Now, if you are making nettle pasta, you won’t want to squeeze the water out of the leaves. You need it for the moisture in the dough.
But in general, you will want to squeeze out excess moisture from your blanched nettles. But the wet nettles into a kitchen towel.
Here’s an important part to remember when cooking nettles. Take the towel and roll the greens in it like a candy wrapper: One end twists one way, the other end twists the opposite way. Squeeeeze! More blue-green liquid runs out. Now you’re done. You now have prepped stinging nettles, ready to be frozen in a vacuum-seal bag or Ziploc, or cooked in any number of ways.
This is your standard prep after harvesting nettles. Is it worth it? You bet.
First and foremost, you can use them as a cooked green in any recipe that calls for cooked greens — especially those where you chop the greens. Some of my favorite recipes that are not specific to stinging nettles are:
- Italian ricotta dumplings with greens, spinach, nettles, etc.
- Irish colcannon, which is mashed potatoes with green things in it.
- Using nettles in this gnocchi recipe, where the dumplings are swimming in a gorgeous carrot consommé.
- I know, again with the dumplings! Sue me. This one is a German spätzle, made with any pureed green, but nettles are my favorite.
- Nettles are also great in any number of soups and stews, like this venison soup. Technically you don’t even need to blanch them if you are doing this, but if you do just toss them into the pot, make sure you chop them first.
Always remember that wherever you have spinach in a recipe, you can use nettles. Case in point is my recipe for nettle ravioli.
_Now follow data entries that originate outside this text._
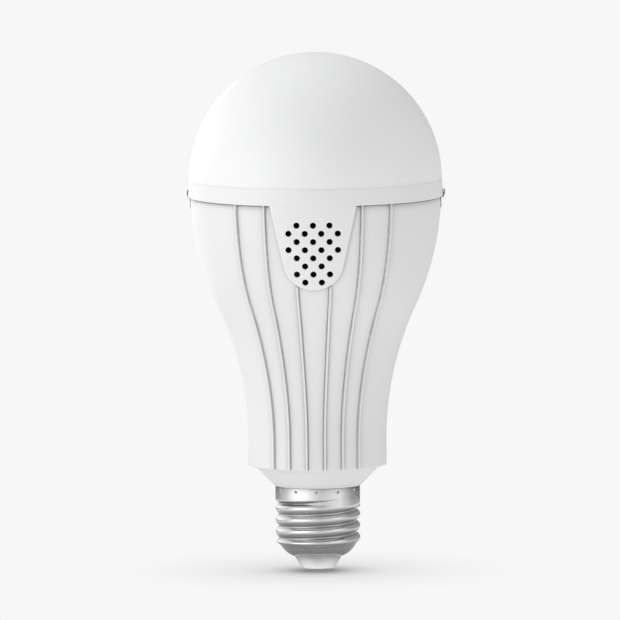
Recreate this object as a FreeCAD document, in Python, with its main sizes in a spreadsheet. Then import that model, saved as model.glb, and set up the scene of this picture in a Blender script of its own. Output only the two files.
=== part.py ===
import FreeCAD, Part
import math
import os
import re

import Sketcher

# Smart light bulb with an E27 screw base, an opal dome and a loudspeaker behind a perforated tab.
# Millimetres and degrees. The bulb stands on the flat of its tip: +Z is up, the axis is Z, and the
# loudspeaker faces -Y. Every height is measured from the flat of the tip.

SIZES = {
    # screw base
    "contact_radius": 3.2,
    "contact_head": 0.6,
    "contact_stem": 1.2,
    "contact_length": 6.0,
    "fit_gap": 0.05,
    "tip_radius": 5.0,
    "tip_rounding": 0.85,
    "cone_radius": 7.25,
    "cone_top": 3.75,
    "plug_radius": 7.5,
    "plug_top": 9.0,
    "shell_mouth": 7.7,
    "shell_foot": 3.9,
    "shell_cup": 8.0,
    "shell_cup_top": 8.4,
    "shell_wall": 0.35,
    "thread_root": 12.13,
    "thread_crest": 13.13,
    "thread_pitch": 3.63,
    "thread_half_width": 1.25,
    "thread_start": 9.45,
    "thread_turns": 2.9,
    "band_foot": 20.9,
    "crimp_radius": 0.4,
    "crimp_depth": 0.2,
    "crimp_height": 24.7,
    "crimp_count": 12,
    # housing: foot, waist and S-curved wall
    "wall": 2.0,
    "spigot_radius": 12.72,
    "spigot_bore": 10.7,
    "spigot_foot": 21.6,
    "foot_height": 25.8,
    "foot_radius": 13.4,
    "chamfer_radius": 18.8,
    "chamfer_top": 31.3,
    "chamfer_wall": 2.3,
    "waist_radius": 21.4,
    "waist_foot": 32.3,
    "flare_start": 39.7,
    "flare_angle": 25.1,
    "concave_radius": 98.3,
    "convex_radius": 86.7,
    "rib_height": 0.7,
    "rib_width": 0.6,
    "rib_root": 0.6,
    "rib_pitch": 15.0,
    "short_rib_top": 90.2,
    "ledge_radius": 34.3,
    "ledge_height": 114.2,
    "ledge_thick": 0.8,
    "neck_radius": 37.5,
    "neck_bore": 35.5,
    "neck_top": 119.0,
    "liner_seat": 34.5,
    # collar with its hanging tab and its two side clips
    "collar_foot": 115.4,
    "collar_top": 120.6,
    "collar_bore": 37.6,
    "collar_radius": 39.1,
    "collar_foot_radius": 39.5,
    "tab_outside": 0.65,
    "tab_inside": 0.06,
    "tab_sides": 12.5,
    "tab_bend": 9.5,
    "tab_bend_height": 98.7,
    "tab_low": 88.0,
    "tab_band_angle": 56.0,
    "hole_radius": 0.93,
    "hole_pitch": 2.53,
    "hole_row": 2.55,
    "top_row": 109.65,
    "clip_inside": 38.95,
    "clip_leaf": 39.57,
    "clip_outside": 40.0,
    "clip_foot": 112.0,
    "clip_top": 117.5,
    "clip_width": 4.0,
    "window_half": 8.8,
    "window_corner": 6.6,
    "window_shoulder": 108.4,
    "window_top": 111.2,
    # dome
    "dome_radius": 39.05,
    "dome_centre": 120.95,
    "dome_wall": 1.5,
    "dome_foot": 120.7,
    "skirt_foot": 119.75,
    "skirt_radius": 37.3,
    "skirt_bore": 35.8,
    "skirt_shoulder": 122.5,
    # light engine
    "spreader_radius": 35.3,
    "spreader_plate": 1.5,
    "spreader_rim": 1.2,
    "spreader_foot": 114.3,
    "board_seat": 117.8,
    "board_radius": 33.0,
    "board_thick": 1.2,
    "chip_wide": 3.5,
    "chip_deep": 2.8,
    "chip_tall": 0.7,
    "outer_ring": 27.0,
    "outer_chips": 18,
    "inner_ring": 13.5,
    "inner_chips": 9,
    "screw_circle": 20.5,
    "screw_count": 3,
    "screw_shank": 1.2,
    "screw_bore": 1.3,
    "screw_head": 2.2,
    "screw_head_tall": 1.4,
    "screw_length": 6.0,
    "led_lead_x": -7.0,
    "led_lead_y": 19.0,
    "lead_hole": 2.3,
    "antenna_x": 8.0,
    "antenna_y": 18.0,
    "antenna_radius": 0.75,
    "antenna_hole": 1.6,
    "antenna_top": 129.0,
    # loudspeaker, along its own axis from the front of its flange
    "speaker_height": 100.5,
    "speaker_front": 28.0,
    "flange_radius": 14.0,
    "flange_thick": 0.8,
    "basket_mouth": 11.8,
    "basket_depth": 7.0,
    "basket_rim": 1.4,
    "basket_skin": 0.7,
    "plate_radius": 9.0,
    "plate_bore": 4.0,
    "plate_thick": 1.2,
    "magnet_bore": 5.2,
    "magnet_thick": 3.0,
    "pole_radius": 3.0,
    "coil_radius": 3.75,
    "coil_bore": 3.25,
    "coil_top": 4.7,
    "coil_foot": 9.4,
    "cone_edge": 9.3,
    "cone_front": 1.1,
    "cone_skin": 0.4,
    "cap_seat": 3.7,
    "cap_radius": 4.0,
    "cap_rise": 1.2,
    "cap_wall": 0.3,
    "roll_seat": 1.0,
    "roll_inner": 9.6,
    "roll_radius": 1.05,
    "roll_wall": 0.35,
    "box_radius": 15.3,
    "box_bore": 13.2,
    "box_depth": 16.4,
    "box_floor": 3.0,
    "gasket_bore": 12.6,
    "cloth_radius": 12.4,
    "cloth_front": 2.4,
    "cloth_thick": 0.4,
    "bracket_thick": 1.5,
    "bracket_half": 9.0,
    "bracket_foot": 92.0,
    "bracket_shelf": 9.6,
    "box_screw_x": 6.5,
    "speaker_lead_x": 2.5,
    "speaker_lead_drop": 6.0,
    "speaker_lead_hole": 0.9,
    # power board and control board
    "liner_radius": 19.2,
    "liner_wall": 0.5,
    "liner_foot": 34.7,
    "liner_top": 72.0,
    "driver_thick": 1.6,
    "tongue_half": 9.5,
    "tongue_foot": 27.5,
    "driver_foot": 35.0,
    "driver_half": 15.0,
    "driver_top": 79.9,
    "tab_inner": 9.0,
    "tab_outer": 13.0,
    "tab_tip": 82.2,
    "control_radius": 27.6,
    "control_foot": 80.0,
    "control_thick": 1.2,
    "core_wide": 15.0,
    "core_deep": 9.0,
    "core_tall": 13.0,
    "core_foot": 52.0,
    "core_window": 10.9,
    "core_yoke": 2.2,
    "leg_radius": 2.4,
    "winding_radius": 4.3,
    "bulk_radius": 5.0,
    "bulk_tall": 18.0,
    "bulk_x": -6.0,
    "bulk_foot": 40.0,
    "output_radius": 4.0,
    "output_tall": 12.0,
    "output_x": 7.0,
    "output_foot": 58.0,
    "small_radius": 2.5,
    "small_tall": 5.4,
    "small_pitch": 6.0,
    "small_row": 22.0,
    "can_crimp_height": 1.4,
    "can_crimp_depth": 0.4,
    "choke_radius": 4.2,
    "choke_waist": 3.2,
    "choke_flange": 1.2,
    "choke_tall": 8.0,
    "choke_x": -6.5,
    "choke_height": 43.0,
    "fuse_radius": 1.9,
    "fuse_x": 3.0,
    "fuse_foot": 29.0,
    "fuse_length": 9.0,
    "wire_radius": 0.5,
}

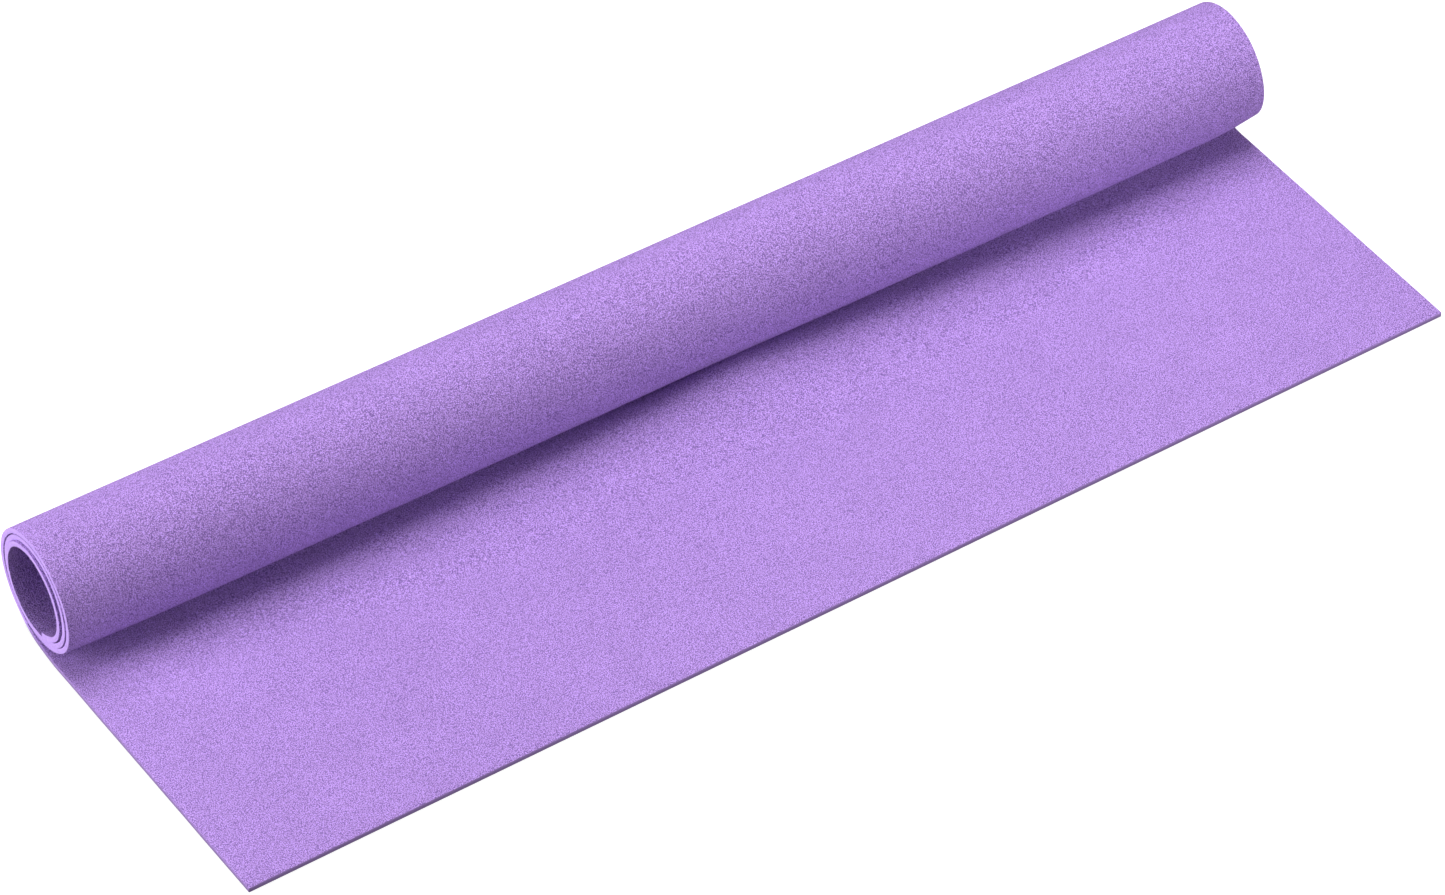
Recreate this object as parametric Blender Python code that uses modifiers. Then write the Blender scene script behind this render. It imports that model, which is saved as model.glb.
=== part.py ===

This is basically a spinach ravioli recipe, using the nettle pasta I referenced above with a nettle-ricotta filling. I mixed the prepared nettles with some leftover roasted potatoes and some mascarpone cheese, plus black pepper and salt. The combination was smooth, rich, and added that “green” taste you expect from wild things. These were so damn tasty.
Keeping with the Italian tradition, I make a pretty classic recipe for nettle pesto, which you can thin out with a little olive oil to make it more saucy for pasta or over fish, chicken, turkey or polenta. That, added to a plain risotto, makes a dynamite nettle risotto.
The other super method of cooking nettles is to cook them into a soup, usually an emerald, pureed soup.
Most nettle soup recipes use potato as their base, a little like a potato-leek soup, but I prefer a Scandinavian rendition called nasselsoppa, which sometimes uses white fish as its base. It sounds weird, a pureed fish soup, but it’s really very good.
These are just a few of the methods for cooking nettles, and there are many more. Any Indian recipe where you have spinach springs to mind, as does Greek spanakopita.
Finally, if you have nettles you are not immediately using, you can squeeze them dry, vacuum seal them, and store in the freezer for a year or more.